Data lines

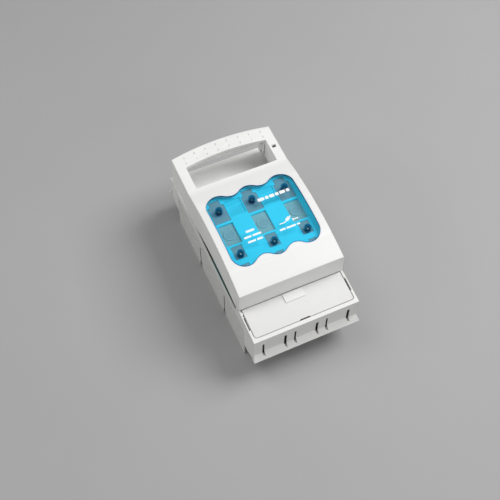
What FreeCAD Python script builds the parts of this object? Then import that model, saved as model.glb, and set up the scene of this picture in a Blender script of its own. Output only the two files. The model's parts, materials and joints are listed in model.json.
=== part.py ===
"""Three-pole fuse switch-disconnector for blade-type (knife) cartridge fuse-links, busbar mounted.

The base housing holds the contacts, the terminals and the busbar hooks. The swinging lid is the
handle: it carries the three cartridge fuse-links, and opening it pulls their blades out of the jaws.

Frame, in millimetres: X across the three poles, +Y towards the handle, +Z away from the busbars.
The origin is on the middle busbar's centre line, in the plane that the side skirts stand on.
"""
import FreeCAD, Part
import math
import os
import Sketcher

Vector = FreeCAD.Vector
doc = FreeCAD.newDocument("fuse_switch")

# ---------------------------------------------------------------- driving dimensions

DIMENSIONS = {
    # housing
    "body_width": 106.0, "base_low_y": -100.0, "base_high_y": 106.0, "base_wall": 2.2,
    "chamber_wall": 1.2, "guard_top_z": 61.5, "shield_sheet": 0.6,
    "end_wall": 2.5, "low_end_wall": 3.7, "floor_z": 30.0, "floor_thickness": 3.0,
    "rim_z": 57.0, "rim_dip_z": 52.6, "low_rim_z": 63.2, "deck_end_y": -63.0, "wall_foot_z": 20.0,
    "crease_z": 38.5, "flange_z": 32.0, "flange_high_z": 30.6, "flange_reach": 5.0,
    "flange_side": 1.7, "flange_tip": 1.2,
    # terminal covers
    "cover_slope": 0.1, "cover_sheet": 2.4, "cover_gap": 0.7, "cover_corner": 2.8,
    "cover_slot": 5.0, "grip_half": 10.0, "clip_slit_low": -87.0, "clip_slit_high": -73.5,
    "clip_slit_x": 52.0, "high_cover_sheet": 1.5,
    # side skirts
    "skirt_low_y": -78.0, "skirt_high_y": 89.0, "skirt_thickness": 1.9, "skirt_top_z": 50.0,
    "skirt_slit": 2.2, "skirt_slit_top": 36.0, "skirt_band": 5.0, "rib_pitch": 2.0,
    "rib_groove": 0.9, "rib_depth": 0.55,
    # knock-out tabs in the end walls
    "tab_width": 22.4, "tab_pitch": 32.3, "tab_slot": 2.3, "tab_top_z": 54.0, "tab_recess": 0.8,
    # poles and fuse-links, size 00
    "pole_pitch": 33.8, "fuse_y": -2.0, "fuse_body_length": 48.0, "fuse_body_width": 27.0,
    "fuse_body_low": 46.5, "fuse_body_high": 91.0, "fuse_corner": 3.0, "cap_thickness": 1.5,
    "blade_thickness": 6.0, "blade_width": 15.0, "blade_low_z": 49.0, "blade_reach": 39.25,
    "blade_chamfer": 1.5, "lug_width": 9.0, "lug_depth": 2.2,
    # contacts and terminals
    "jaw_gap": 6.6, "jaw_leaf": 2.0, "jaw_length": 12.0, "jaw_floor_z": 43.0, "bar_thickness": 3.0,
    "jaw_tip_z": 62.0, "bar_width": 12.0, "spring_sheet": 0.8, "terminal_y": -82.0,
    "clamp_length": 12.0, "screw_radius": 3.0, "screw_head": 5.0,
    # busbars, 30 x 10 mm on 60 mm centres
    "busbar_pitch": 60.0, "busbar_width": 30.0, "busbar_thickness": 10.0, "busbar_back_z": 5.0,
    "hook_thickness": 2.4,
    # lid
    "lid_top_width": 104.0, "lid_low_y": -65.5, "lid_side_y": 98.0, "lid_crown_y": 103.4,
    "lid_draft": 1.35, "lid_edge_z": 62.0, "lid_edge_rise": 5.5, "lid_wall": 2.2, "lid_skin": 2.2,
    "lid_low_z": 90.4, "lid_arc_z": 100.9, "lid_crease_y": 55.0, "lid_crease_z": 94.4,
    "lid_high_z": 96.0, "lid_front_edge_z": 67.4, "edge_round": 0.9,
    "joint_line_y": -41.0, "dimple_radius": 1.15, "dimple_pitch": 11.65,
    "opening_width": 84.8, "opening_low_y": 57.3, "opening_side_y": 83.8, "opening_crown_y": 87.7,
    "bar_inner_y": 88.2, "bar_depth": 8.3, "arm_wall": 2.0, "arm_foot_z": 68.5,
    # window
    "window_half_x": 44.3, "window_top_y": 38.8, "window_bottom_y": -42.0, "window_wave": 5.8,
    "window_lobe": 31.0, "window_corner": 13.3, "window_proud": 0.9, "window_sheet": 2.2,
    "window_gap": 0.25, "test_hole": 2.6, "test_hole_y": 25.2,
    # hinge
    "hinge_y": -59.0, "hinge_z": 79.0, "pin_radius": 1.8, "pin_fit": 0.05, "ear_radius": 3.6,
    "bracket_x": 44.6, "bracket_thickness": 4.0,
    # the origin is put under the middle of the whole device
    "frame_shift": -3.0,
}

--

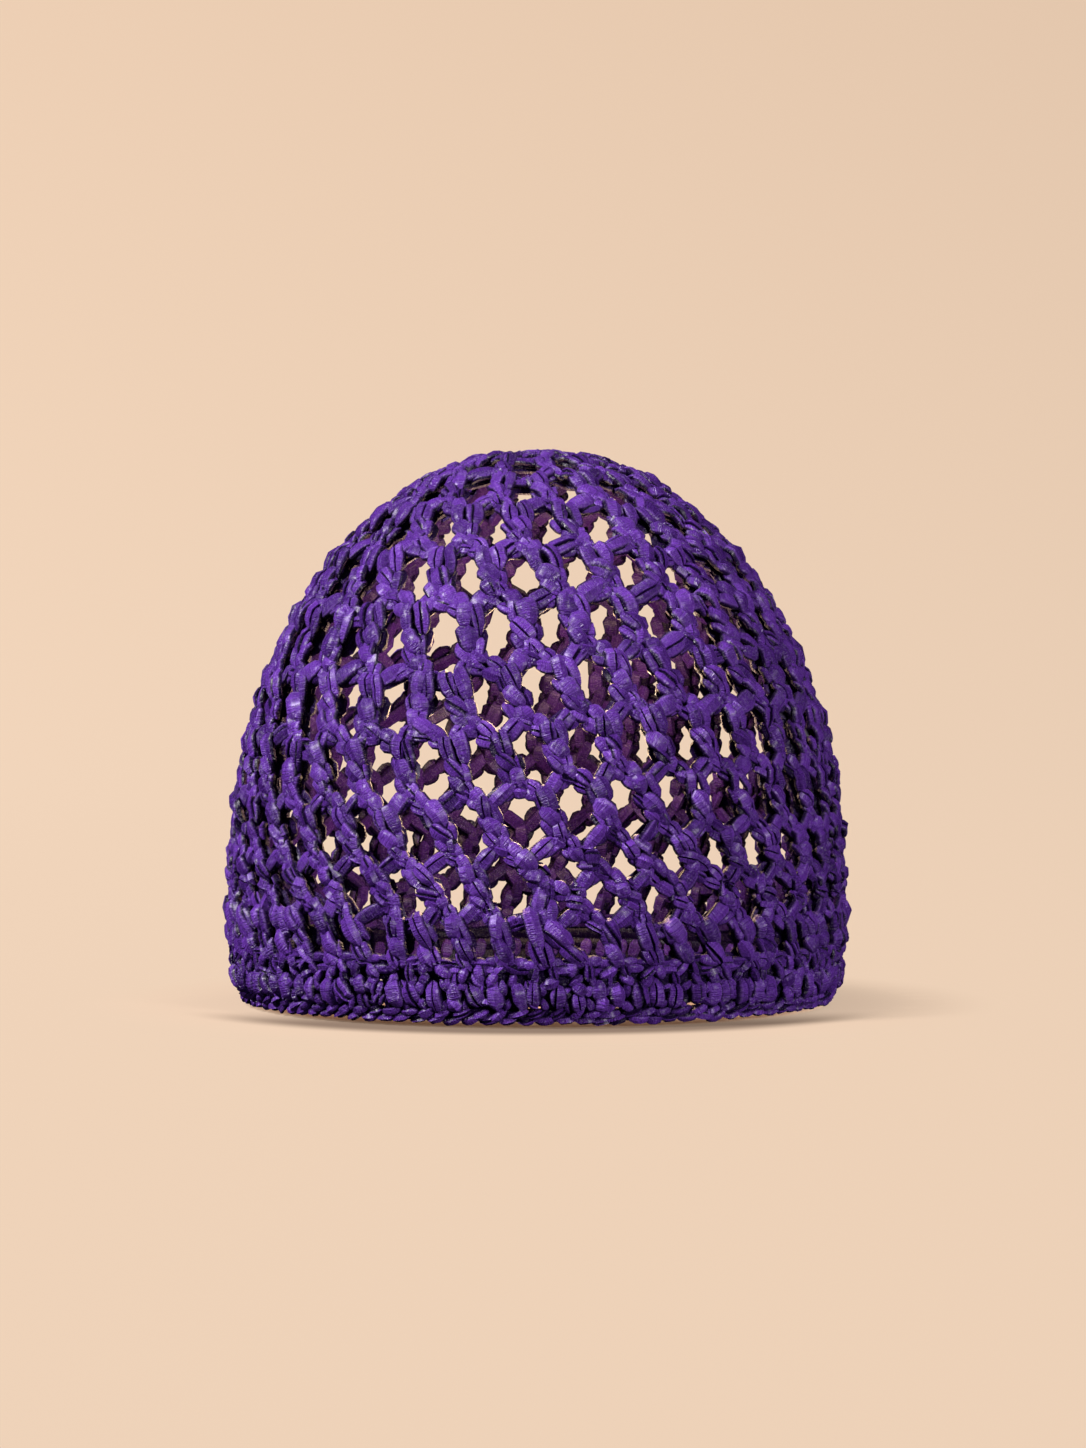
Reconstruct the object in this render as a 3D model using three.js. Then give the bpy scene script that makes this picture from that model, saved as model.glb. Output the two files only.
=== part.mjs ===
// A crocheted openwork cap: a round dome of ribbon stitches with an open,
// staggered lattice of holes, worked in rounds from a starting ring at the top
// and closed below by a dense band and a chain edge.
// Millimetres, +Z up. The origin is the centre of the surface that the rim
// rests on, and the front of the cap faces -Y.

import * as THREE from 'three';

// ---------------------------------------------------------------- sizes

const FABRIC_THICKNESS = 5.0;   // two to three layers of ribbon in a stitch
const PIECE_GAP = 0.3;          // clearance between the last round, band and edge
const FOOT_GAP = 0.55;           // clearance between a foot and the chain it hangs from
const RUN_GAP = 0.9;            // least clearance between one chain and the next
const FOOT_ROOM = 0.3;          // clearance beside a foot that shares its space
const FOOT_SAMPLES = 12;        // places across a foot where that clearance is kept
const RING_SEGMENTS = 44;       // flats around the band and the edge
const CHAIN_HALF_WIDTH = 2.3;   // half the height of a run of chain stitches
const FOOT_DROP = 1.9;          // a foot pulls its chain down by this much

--

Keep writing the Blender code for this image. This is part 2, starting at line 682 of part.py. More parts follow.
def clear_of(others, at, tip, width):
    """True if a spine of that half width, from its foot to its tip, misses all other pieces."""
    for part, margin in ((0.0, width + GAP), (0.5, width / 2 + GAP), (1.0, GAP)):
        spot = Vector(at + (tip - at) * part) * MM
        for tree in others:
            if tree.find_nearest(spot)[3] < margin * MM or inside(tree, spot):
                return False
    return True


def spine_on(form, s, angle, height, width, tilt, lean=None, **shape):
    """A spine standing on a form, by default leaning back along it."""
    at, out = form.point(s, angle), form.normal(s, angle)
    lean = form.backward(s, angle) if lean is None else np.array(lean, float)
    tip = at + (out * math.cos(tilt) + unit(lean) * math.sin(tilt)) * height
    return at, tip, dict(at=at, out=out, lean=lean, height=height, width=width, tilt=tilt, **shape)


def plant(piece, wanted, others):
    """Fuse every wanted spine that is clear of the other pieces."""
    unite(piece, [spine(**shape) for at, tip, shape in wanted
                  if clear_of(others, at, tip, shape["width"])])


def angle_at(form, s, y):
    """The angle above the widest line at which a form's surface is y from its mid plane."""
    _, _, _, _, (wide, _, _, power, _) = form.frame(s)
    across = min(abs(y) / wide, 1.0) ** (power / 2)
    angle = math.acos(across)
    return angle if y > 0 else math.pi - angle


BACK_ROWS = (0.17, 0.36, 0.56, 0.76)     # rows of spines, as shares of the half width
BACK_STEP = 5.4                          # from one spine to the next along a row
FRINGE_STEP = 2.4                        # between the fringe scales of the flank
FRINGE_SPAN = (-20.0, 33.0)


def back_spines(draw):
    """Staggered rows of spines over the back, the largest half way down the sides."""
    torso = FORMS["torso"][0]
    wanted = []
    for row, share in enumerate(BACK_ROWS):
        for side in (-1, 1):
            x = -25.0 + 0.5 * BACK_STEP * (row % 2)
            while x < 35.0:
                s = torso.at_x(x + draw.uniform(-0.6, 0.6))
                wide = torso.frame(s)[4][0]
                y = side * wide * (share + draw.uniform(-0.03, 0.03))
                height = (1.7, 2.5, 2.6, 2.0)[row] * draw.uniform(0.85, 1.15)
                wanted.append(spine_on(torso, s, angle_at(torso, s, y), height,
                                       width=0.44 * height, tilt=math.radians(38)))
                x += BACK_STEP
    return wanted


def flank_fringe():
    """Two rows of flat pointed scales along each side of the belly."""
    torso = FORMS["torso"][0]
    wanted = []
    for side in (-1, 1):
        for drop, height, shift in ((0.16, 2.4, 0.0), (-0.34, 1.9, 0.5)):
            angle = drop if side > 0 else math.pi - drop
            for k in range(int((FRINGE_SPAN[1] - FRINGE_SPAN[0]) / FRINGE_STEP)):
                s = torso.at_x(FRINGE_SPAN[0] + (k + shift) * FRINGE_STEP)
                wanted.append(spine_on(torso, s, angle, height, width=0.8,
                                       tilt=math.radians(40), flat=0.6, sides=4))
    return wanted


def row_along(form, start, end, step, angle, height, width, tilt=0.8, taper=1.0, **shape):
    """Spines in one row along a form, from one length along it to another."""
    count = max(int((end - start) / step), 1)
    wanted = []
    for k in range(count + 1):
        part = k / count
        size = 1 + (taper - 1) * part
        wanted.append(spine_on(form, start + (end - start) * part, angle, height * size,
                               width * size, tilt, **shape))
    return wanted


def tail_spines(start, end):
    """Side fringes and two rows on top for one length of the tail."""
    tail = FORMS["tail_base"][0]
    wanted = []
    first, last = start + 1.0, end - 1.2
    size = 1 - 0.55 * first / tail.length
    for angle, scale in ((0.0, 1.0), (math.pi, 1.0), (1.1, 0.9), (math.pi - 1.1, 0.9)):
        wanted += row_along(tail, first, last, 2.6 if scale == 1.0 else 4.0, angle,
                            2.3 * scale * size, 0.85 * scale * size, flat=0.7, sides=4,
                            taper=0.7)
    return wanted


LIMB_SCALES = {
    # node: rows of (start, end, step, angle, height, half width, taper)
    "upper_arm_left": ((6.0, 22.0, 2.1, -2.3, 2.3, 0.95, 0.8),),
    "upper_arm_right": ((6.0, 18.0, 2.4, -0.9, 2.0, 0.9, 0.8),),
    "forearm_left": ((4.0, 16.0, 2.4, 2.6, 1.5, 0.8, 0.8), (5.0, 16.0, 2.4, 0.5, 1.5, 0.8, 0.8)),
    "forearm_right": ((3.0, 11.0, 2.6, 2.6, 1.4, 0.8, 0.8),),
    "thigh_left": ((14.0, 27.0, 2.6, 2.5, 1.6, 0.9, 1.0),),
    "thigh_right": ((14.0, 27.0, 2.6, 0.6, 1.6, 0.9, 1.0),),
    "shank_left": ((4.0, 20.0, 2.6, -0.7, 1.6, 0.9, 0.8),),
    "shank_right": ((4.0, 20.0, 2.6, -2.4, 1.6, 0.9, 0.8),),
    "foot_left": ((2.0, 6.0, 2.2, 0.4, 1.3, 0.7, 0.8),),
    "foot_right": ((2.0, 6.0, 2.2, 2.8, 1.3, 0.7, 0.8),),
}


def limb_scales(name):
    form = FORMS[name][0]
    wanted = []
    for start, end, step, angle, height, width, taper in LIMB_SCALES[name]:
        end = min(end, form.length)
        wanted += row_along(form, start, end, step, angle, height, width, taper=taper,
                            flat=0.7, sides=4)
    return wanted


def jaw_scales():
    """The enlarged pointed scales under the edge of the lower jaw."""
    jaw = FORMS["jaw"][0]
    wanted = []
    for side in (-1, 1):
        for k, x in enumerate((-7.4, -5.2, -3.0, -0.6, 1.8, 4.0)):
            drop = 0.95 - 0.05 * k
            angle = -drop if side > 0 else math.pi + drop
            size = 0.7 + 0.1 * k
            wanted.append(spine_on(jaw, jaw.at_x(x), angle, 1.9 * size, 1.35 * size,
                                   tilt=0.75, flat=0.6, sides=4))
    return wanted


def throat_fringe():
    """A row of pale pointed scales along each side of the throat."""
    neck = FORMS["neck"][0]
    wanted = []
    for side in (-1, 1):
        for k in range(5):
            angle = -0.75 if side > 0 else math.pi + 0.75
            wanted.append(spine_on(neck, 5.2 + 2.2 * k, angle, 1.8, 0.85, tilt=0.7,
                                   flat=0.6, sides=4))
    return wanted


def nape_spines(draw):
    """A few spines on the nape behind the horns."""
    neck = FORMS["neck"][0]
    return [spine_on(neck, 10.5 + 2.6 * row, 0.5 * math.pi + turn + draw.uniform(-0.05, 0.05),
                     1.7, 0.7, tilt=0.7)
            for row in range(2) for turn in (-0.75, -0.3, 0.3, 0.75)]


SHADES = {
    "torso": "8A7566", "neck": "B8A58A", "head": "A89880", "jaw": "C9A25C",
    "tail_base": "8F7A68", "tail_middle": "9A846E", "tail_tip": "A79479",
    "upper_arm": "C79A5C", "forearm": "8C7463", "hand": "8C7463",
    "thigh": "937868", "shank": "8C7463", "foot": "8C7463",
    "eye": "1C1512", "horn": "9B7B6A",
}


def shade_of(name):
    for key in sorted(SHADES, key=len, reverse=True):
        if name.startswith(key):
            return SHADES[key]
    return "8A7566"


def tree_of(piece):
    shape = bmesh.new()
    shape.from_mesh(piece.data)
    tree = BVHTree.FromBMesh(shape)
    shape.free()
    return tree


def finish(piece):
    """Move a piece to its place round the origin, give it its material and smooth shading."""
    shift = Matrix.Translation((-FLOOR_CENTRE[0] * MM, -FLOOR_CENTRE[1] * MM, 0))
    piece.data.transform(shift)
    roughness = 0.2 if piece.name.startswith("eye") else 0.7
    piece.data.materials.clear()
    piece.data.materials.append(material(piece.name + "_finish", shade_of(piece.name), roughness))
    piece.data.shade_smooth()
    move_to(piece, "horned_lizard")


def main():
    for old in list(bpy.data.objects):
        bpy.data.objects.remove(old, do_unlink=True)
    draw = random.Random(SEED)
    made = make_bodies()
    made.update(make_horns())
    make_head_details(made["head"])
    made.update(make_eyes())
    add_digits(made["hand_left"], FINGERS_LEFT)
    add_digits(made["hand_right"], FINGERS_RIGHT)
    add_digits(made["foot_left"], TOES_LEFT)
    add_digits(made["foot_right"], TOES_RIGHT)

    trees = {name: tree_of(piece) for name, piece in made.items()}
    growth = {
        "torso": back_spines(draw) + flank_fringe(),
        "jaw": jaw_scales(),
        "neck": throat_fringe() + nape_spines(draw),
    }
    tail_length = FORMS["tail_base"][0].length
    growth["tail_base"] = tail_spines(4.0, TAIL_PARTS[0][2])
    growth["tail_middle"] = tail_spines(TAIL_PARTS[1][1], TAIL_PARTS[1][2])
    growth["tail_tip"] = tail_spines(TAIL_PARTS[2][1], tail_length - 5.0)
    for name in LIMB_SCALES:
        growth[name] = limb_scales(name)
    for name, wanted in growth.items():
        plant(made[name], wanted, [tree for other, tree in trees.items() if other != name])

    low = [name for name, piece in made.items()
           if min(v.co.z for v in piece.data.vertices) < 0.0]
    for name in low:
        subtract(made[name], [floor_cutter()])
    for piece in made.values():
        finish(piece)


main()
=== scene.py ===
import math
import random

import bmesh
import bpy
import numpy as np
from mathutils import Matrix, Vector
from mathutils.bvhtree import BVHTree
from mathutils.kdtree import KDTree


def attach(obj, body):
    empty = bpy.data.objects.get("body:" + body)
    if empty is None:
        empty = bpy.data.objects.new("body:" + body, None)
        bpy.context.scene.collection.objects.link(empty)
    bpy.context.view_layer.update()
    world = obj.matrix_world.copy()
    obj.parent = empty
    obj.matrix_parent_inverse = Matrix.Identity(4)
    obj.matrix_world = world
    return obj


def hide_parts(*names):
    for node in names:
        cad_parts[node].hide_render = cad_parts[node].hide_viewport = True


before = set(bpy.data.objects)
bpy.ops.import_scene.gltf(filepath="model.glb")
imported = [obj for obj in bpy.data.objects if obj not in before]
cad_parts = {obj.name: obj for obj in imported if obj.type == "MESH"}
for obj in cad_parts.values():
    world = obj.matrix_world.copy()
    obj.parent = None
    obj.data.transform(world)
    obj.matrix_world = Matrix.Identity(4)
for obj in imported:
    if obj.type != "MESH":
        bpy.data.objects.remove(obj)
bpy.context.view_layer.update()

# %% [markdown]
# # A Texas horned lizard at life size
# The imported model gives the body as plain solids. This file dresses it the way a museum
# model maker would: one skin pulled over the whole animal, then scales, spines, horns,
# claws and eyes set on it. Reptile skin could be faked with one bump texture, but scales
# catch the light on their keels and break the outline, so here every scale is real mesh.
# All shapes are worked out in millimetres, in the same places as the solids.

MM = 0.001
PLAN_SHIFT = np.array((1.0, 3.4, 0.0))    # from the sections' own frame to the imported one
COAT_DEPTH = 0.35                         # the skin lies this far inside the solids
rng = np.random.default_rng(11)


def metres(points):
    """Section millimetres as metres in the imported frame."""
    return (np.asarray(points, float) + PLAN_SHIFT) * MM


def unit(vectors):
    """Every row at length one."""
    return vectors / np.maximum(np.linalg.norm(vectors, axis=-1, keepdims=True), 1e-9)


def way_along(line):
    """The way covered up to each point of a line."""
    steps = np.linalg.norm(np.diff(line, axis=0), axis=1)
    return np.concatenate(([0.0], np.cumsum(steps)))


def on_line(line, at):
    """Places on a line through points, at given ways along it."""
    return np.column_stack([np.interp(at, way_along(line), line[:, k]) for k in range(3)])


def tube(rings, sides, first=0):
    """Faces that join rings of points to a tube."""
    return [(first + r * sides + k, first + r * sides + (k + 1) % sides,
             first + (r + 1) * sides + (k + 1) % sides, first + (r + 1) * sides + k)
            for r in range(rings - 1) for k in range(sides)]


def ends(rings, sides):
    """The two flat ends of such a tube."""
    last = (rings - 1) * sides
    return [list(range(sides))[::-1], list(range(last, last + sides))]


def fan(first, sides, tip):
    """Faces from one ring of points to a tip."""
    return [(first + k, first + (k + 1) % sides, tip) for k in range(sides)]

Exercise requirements
Take the line that contains "obj.parent = empty", the line that contains "return np.concatenate(([0.0], np.cumsum(steps)))", and all lines between, and give them again exactly; include no other line.

Completed task
    obj.parent = empty
    obj.matrix_parent_inverse = Matrix.Identity(4)
    obj.matrix_world = world
    return obj


def hide_parts(*names):
    for node in names:
        cad_parts[node].hide_render = cad_parts[node].hide_viewport = True


before = set(bpy.data.objects)
bpy.ops.import_scene.gltf(filepath="model.glb")
imported = [obj for obj in bpy.data.objects if obj not in before]
cad_parts = {obj.name: obj for obj in imported if obj.type == "MESH"}
for obj in cad_parts.values():
    world = obj.matrix_world.copy()
    obj.parent = None
    obj.data.transform(world)
    obj.matrix_world = Matrix.Identity(4)
for obj in imported:
    if obj.type != "MESH":
        bpy.data.objects.remove(obj)
bpy.context.view_layer.update()

# %% [markdown]
# # A Texas horned lizard at life size
# The imported model gives the body as plain solids. This file dresses it the way a museum
# model maker would: one skin pulled over the whole animal, then scales, spines, horns,
# claws and eyes set on it. Reptile skin could be faked with one bump texture, but scales
# catch the light on their keels and break the outline, so here every scale is real mesh.
# All shapes are worked out in millimetres, in the same places as the solids.

MM = 0.001
PLAN_SHIFT = np.array((1.0, 3.4, 0.0))    # from the sections' own frame to the imported one
COAT_DEPTH = 0.35                         # the skin lies this far inside the solids
rng = np.random.default_rng(11)


def metres(points):
    """Section millimetres as metres in the imported frame."""
    return (np.asarray(points, float) + PLAN_SHIFT) * MM


def unit(vectors):
    """Every row at length one."""
    return vectors / np.maximum(np.linalg.norm(vectors, axis=-1, keepdims=True), 1e-9)


def way_along(line):
    """The way covered up to each point of a line."""
    steps = np.linalg.norm(np.diff(line, axis=0), axis=1)
    return np.concatenate(([0.0], np.cumsum(steps)))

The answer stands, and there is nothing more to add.